I can clearly remember the pain that I felt before going into therapy. These symptoms were both physical and emotional. The physical signs I had were a rash on my belly, arm and behind my ear. I had tried all different kinds of over the counter creams and lotions. Some of the creams only helped a little bit. It never went away. I kept scratching which made the rash worse. I was under a lot of stress because my dog, Noodles, died in March. On top of that, I was in a temporary job that I did not care for because their was a lack of public transportation and accommodations.
I had wide spread body pain. I hurt all over my body. The only thing that helped some was a hot bath, which also made my rash hurt.
When it came to the emotional pain, I had waves of sadness and hopelessness. I had very little motivation, and I was crying a lot. Since I was having so many problems my family and friends encouraged me to see a doctor and to get a referral to see a therapist.
It took me a year to get the courage to make a doctor appointment. The reason I did not want to go was a fear of getting a bill that I could not afford. While I sat in the waiting room, I was shaking. I feared that my rash was uncurable. However, my biggest fear was the stigma that went along with getting help for mental health.
When I actually got into the exam room my anxiety went even higher. I felt like I was either going to throw up or start crying. When the nurse came in I started spilling out all of my problems from the pain from my rash to the pain I was having from the heartbreaking past I was feeling. The nurse was caring. She sat down and listened to me. She let me get all of my nervousness out of my system before she even did the exam.
She asked me some questions about my health and gave me a simple exam. Before I left her office, she gave me a prescription for my rash and a referral for counseling. She gave me some strategies to help me cope and to start feeling better on my own until my first appointment.

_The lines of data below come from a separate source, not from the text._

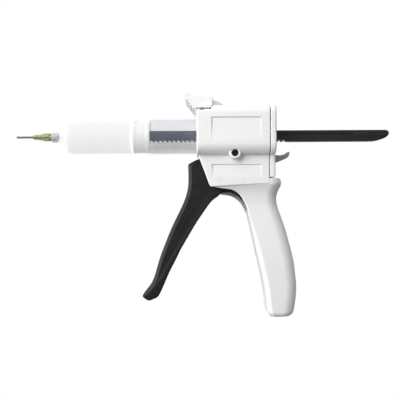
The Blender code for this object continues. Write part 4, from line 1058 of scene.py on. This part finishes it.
# pieces inside, which keep their own shape
carriedOver = {
    "blackAcetal": ["push_disc", "front_guide", "brake_keeper", "pivot_spacer_near", "pivot_spacer_far"],
    "brightSteel": ["pivot_bush", "pawl_pin", "latch_pin", "push_disc_screw"],
    "hardenedSteel": ["pawl", "pawl_cradle"],
    "springWire": ["brake_spring"],
}
for finishName, names in carriedOver.items():
    for name in names:
        nodes[name].data.materials.clear()
        nodes[name].data.materials.append(finishOf[finishName])
print("inner pieces dressed")


studio = dict(floorDrop=0.075, floorSize=3.0, cameraAt=(-0.054, -0.43, 0.0326), roll=0.3, lens=53.48,
              ambient=0.60, slope=(-0.36, 0.18, 0.30), lamps={
                  "keyLamp": (4.6, 0.5, (-0.47, -0.50, 0.36)),
                  "sideLamp": (3.0, 0.5, (-0.90, -0.05, 0.02))})


def makeStudio(shape):
    # light all round, white paper below, two soft lamps and the camera
    world = bpy.data.worlds.new("softBox")
    bpy.context.scene.world = world
    world.use_nodes = True
    tree = world.node_tree
    tree.nodes.clear()
    # its brightness is ambient + slope . direction, never below a little
    towards = addNode(tree, "TexCoord").outputs["Generated"]
    rise = addNode(tree, "VectorMath", {"operation": "DOT_PRODUCT"}, i0=towards, i1=shape["slope"])
    level = arithmetic(tree, "MAXIMUM", arithmetic(tree, "ADD", rise.outputs["Value"], shape["ambient"]),
            0.04)
    around = addNode(tree, "Background", {}, Strength=level)
    plain = addNode(tree, "Background", {}, Strength=1.0)
    plain.inputs["Color"].default_value = (1, 1, 1, 1)
    around.inputs["Color"].default_value = (1, 1, 1, 1)
    seen = addNode(tree, "LightPath").outputs["Is Camera Ray"]
    mix = addNode(tree, "MixShader", {}, i0=seen, i1=around.outputs[0], i2=plain.outputs[0])
    addNode(tree, "OutputWorld", {}, Surface=mix.outputs[0])

    floorMesh = bpy.data.meshes.new("floor")
    half, z = shape["floorSize"] / 2, cadBounds[0][2] - shape["floorDrop"]
    floorMesh.from_pydata([(-half, -half, z), (half, -half, z), (half, half, z), (-half, half, z)], [],
            [(0, 1, 2, 3)])
    floor = bpy.data.objects.new("floor", floorMesh)
    bpy.context.scene.collection.objects.link(floor)
    paper = bpy.data.materials.new("whitePaper")
    paper.use_nodes = True
    tree = paper.node_tree
    shader = tree.nodes["Principled BSDF"]
    shader.inputs["Base Color"].default_value = (0.22, 0.22, 0.22, 1)
    shader.inputs["Roughness"].default_value = 0.9
    glow = addNode(tree, "Emission", {}, Strength=1.0)
    glow.inputs["Color"].default_value = (1, 1, 1, 1)
    seen = addNode(tree, "LightPath").outputs["Is Camera Ray"]
    mix = addNode(tree, "MixShader", {}, i0=seen, i1=shader.outputs[0], i2=glow.outputs[0])
    tree.links.new(mix.outputs[0], tree.nodes["Material Output"].inputs["Surface"])
    floorMesh.materials.append(paper)

    for name, (power, size, at) in shape["lamps"].items():
        lampData = bpy.data.lights.new(name, "AREA")
        lampData.energy, lampData.size = power, size
        lamp = bpy.data.objects.new(name, lampData)
        bpy.context.scene.collection.objects.link(lamp)
        lamp.location = at
        aim = np.array([-0.03, 0.0, 0.03]) - np.array(at)
        lamp.rotation_mode = "QUATERNION"
        lamp.rotation_quaternion = Vector(aim).to_track_quat("-Z", "Y")

    cameraData = bpy.data.cameras.new("camera")
    cameraData.lens, cameraData.sensor_width = shape["lens"], 36.0
    cameraData.clip_start, cameraData.clip_end = 0.01, 20.0
    camera = bpy.data.objects.new("camera", cameraData)
    bpy.context.scene.collection.objects.link(camera)
    camera.location = shape["cameraAt"]
    camera.rotation_euler = (radians(90), radians(shape["roll"]), 0)
    bpy.context.scene.camera = camera
    view = bpy.context.scene.view_settings
    view.view_transform, view.look, view.exposure, view.gamma = "Standard", "None", 0.0, 1.0


makeStudio(studio)
print("studio made")
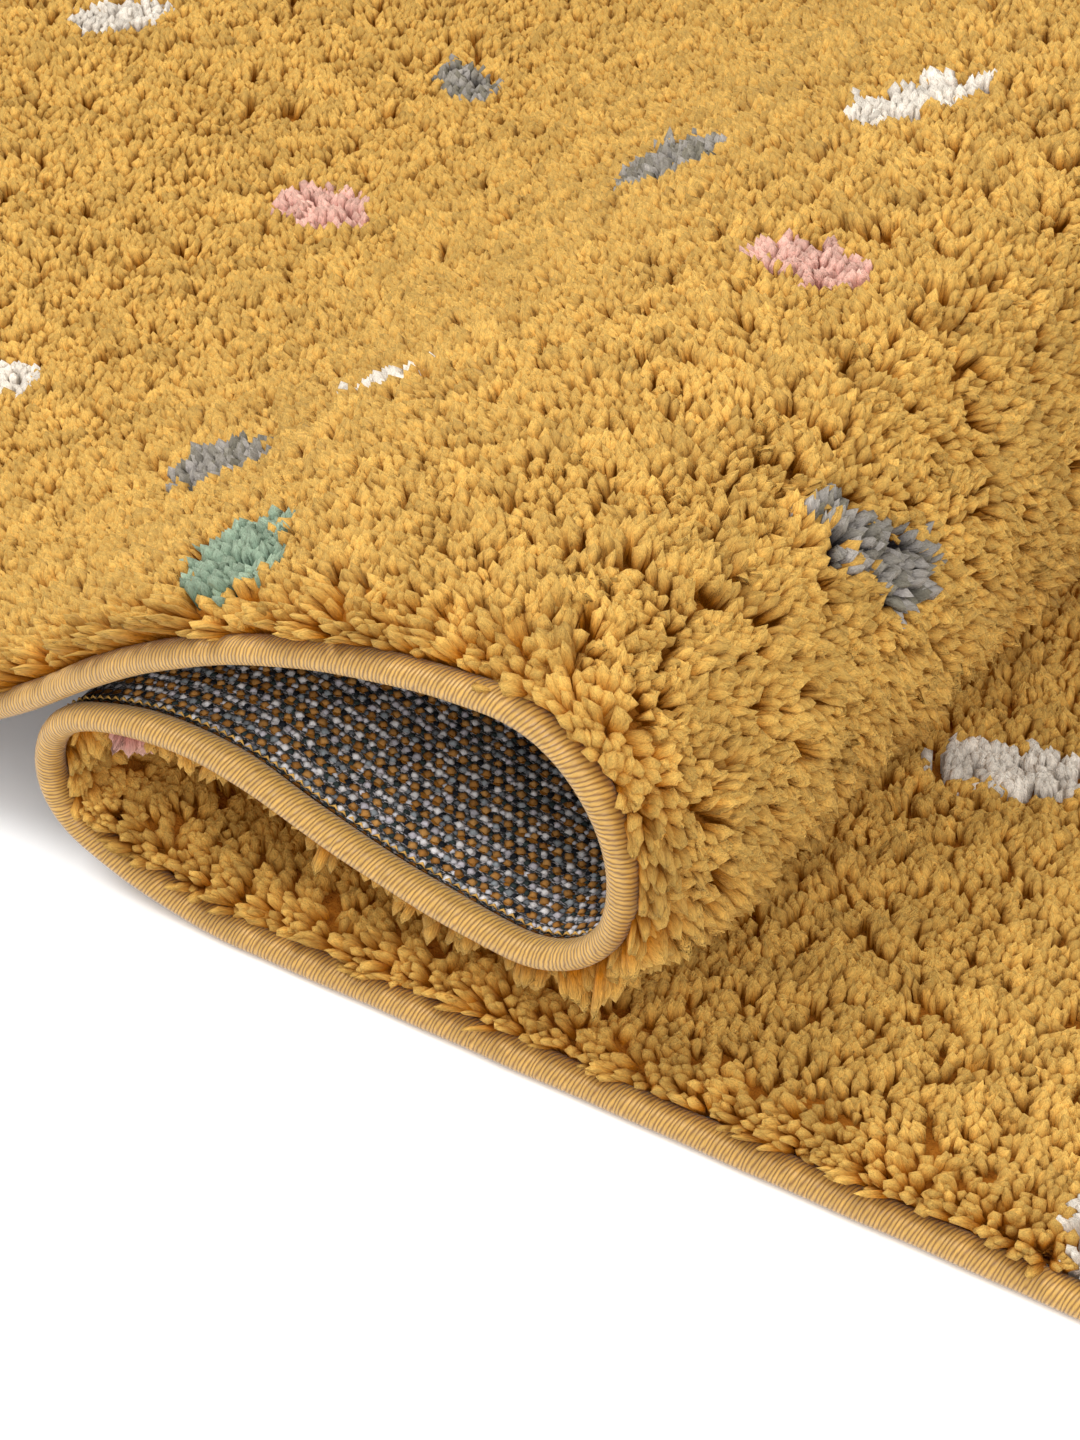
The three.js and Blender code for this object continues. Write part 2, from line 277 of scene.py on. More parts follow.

When I left the office, I felt good that I had reached out for help. I just had to wait a few days before I would be getting a phone call for my first appointment.
Author’s note: I am not a medical professional. I am just sharing my own personal experiences. If you are concerned about your physical or mental health please seek proper medical care.
5 thoughts on “The symptoms I felt before going into Therapy”
Thanks for sharing. It is unfortunate that such a stigma is on mental health and receiving care. I am glad you had a positive experience and a great nurse to help you through such an important step. I hope your first appointment went well. Know that you are well on your way to healing.
Hi Tiffany, thank you for leaving a comment.